> [GOAL] Restate, exactly and only, the lines from the first through the line containing "return (1 - np.abs(2".

> [SOURCE MATERIAL]
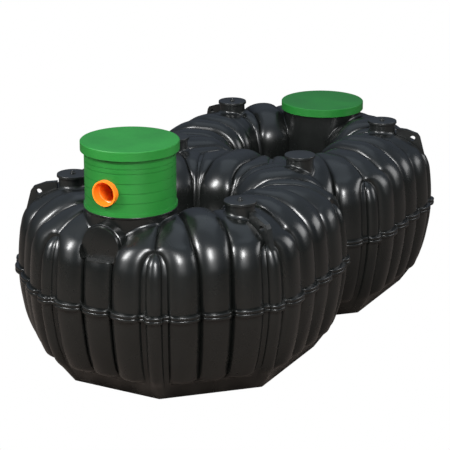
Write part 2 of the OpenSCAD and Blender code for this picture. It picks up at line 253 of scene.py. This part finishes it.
def cubic(x, y, at):
    """The monotone cubic through the points, at other places."""
    slope = slopes(x, y)
    k = np.clip(np.searchsorted(x, at) - 1, 0, len(x) - 2)
    step = x[k + 1] - x[k]
    t = (at - x[k]) / step
    return ((1 + 2 * t) * (1 - t) ** 2 * y[k] + t * (1 - t) ** 2 * step * slope[k]
            + t * t * (3 - 2 * t) * y[k + 1] + t * t * (t - 1) * step * slope[k + 1])


def fine_rows(rows, count):
    """The rows' profile as a smooth curve of evenly spaced rows."""
    rows = np.array(rows, float)
    steps = np.hypot(np.diff(rows[:, REACH]), np.diff(rows[:, HEIGHT]))
    length = np.r_[0, np.cumsum(steps)]
    at = np.linspace(0, length[-1], count)
    return np.stack([cubic(length, column, at) for column in rows.T], -1)


RIB_ROUNDNESS = 2.1
CORNER_FOOT = 0.62    # where a corner's rib ends, as a share of the way to the valley
RIB_STEPS = 14
WELD = 1e-6
SMOOTHING = 0.3       # how far each column is drawn to the middle of its neighbours


def rib_shape(u):
    """Height of a rib's rounded section across it, from valley to valley."""
    return (1 - np.abs(2 * u - 1) ** RIB_ROUNDNESS) ** 0.5


def corner_shape(u):
    """Height of a corner's narrow rib, from the corner to the valley beside it."""
    return math.sqrt(max(0.0, 1 - (u / CORNER_FOOT) ** 2))


RIB_PLACES = 0.5 - 0.5 * np.cos(np.linspace(0, np.pi, RIB_STEPS + 1))[:-1]
CORNER_PLACES = np.array([0, 0.16, 0.31, 0.43, 0.52, 0.58, CORNER_FOOT, 0.70, 0.80, 0.90])


def is_long(face):
    """Whether a face is one of the two long ones at the tank's sides."""
    return face % 4 == 2


def face_columns(face):
    """(kind, rib, place) of the columns across a face, from one corner to the next."""
    ribs = 4 if is_long(face) else 3
    columns = [("left", 0, u) for u in CORNER_PLACES]
    for rib in range(ribs):
        columns += [("rib", rib, u) for u in RIB_PLACES]
    columns += [("right", 0, 1.0)]
    columns += [("right", 0, u) for u in CORNER_PLACES[:0:-1]]
    return columns


def skin_grid(rows, up, count, inset=0.0):
    """Points of one lobe's skin about its own centre, +X towards the tank's end."""
    rows = fine_rows(rows, count)
    across_reach, height = np.gradient(rows[:, REACH]), np.gradient(rows[:, HEIGHT])
    norm = np.hypot(across_reach, height)
    out_reach, out_z = (height / norm, -across_reach / norm) if up else \
        (-height / norm, across_reach / norm)
    shift = [1, 1, 0, -1, -1, -1, 0, 1]
    grid = []
    for face in range(8):
        long = is_long(face)
        turn = math.radians(45 * face)
        cos, sin = math.cos(turn), math.sin(turn)
        reach = rows[:, REACH] + (rows[:, LONG_EXTRA] if long else 0)

        def half(other):
            """Half the face's width, towards a neighbouring face."""
            beside = rows[:, REACH] + (rows[:, LONG_EXTRA] if is_long(other) else 0)
            root = math.sqrt(0.5)
            return (beside - reach * root) / root + (END_SHIFT if long else 0)

        left, right = half(face - 1), half(face + 1)
        outer = rows[:, OUTER] * rows[:, REACH] + (END_SHIFT if long else 0)
        side, centre = rows[:, SIDE_DEPTH], rows[:, CENTRE_DEPTH]
        if long:
            edges = [outer * s for s in (-1, -0.5, 0, 0.5, 1)]
            depths = [side, centre, centre, side]
        else:
            inner = rows[:, INNER] * rows[:, REACH]
            edges = [-outer, -inner, inner, outer]
            depths = [side, centre, side]
        for kind, rib, u in face_columns(face):
            if kind == "rib":
                across = edges[rib] + u * (edges[rib + 1] - edges[rib])
                beside_corner = (rib == 0 and u < 0.5) or (rib == len(depths) - 1 and u > 0.5)
                floor = rows[:, FILL] if beside_corner else 0 * rows[:, FILL]
                lift = RIB_DEPTH * (floor + (depths[rib] - floor) * rib_shape(u))
            else:
                across = -left + u * (left - outer) if kind == "left" \
                    else right - u * (right - outer)
                lift = RIB_DEPTH * rows[:, FILL] \
                    + CORNER_DEPTH * rows[:, CORNER_SHARE] * corner_shape(u)
            lift = lift - inset
            far = reach + out_reach * lift
            grid.append(np.stack([far * cos - across * sin + shift[face] * END_SHIFT,
                                  far * sin + across * cos,
                                  rows[:, HEIGHT] + out_z * lift], -1))
    grid = np.stack(grid, 1)
    beside = 0.5 * (np.roll(grid, 1, 1) + np.roll(grid, -1, 1))
    return (1 - SMOOTHING) * grid + SMOOTHING * beside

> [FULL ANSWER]
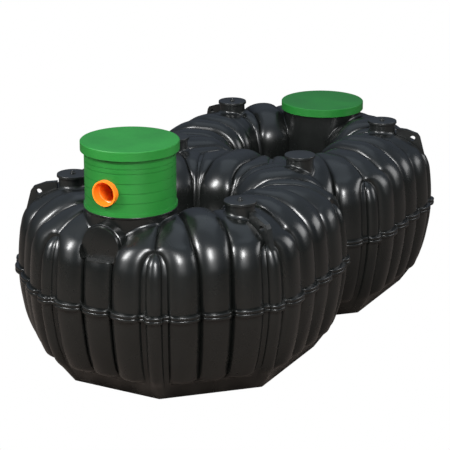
Write part 2 of the OpenSCAD and Blender code for this picture. It picks up at line 253 of scene.py. This part finishes it.
def cubic(x, y, at):
    """The monotone cubic through the points, at other places."""
    slope = slopes(x, y)
    k = np.clip(np.searchsorted(x, at) - 1, 0, len(x) - 2)
    step = x[k + 1] - x[k]
    t = (at - x[k]) / step
    return ((1 + 2 * t) * (1 - t) ** 2 * y[k] + t * (1 - t) ** 2 * step * slope[k]
            + t * t * (3 - 2 * t) * y[k + 1] + t * t * (t - 1) * step * slope[k + 1])


def fine_rows(rows, count):
    """The rows' profile as a smooth curve of evenly spaced rows."""
    rows = np.array(rows, float)
    steps = np.hypot(np.diff(rows[:, REACH]), np.diff(rows[:, HEIGHT]))
    length = np.r_[0, np.cumsum(steps)]
    at = np.linspace(0, length[-1], count)
    return np.stack([cubic(length, column, at) for column in rows.T], -1)


RIB_ROUNDNESS = 2.1
CORNER_FOOT = 0.62    # where a corner's rib ends, as a share of the way to the valley
RIB_STEPS = 14
WELD = 1e-6
SMOOTHING = 0.3       # how far each column is drawn to the middle of its neighbours


def rib_shape(u):
    """Height of a rib's rounded section across it, from valley to valley."""
    return (1 - np.abs(2 * u - 1) ** RIB_ROUNDNESS) ** 0.5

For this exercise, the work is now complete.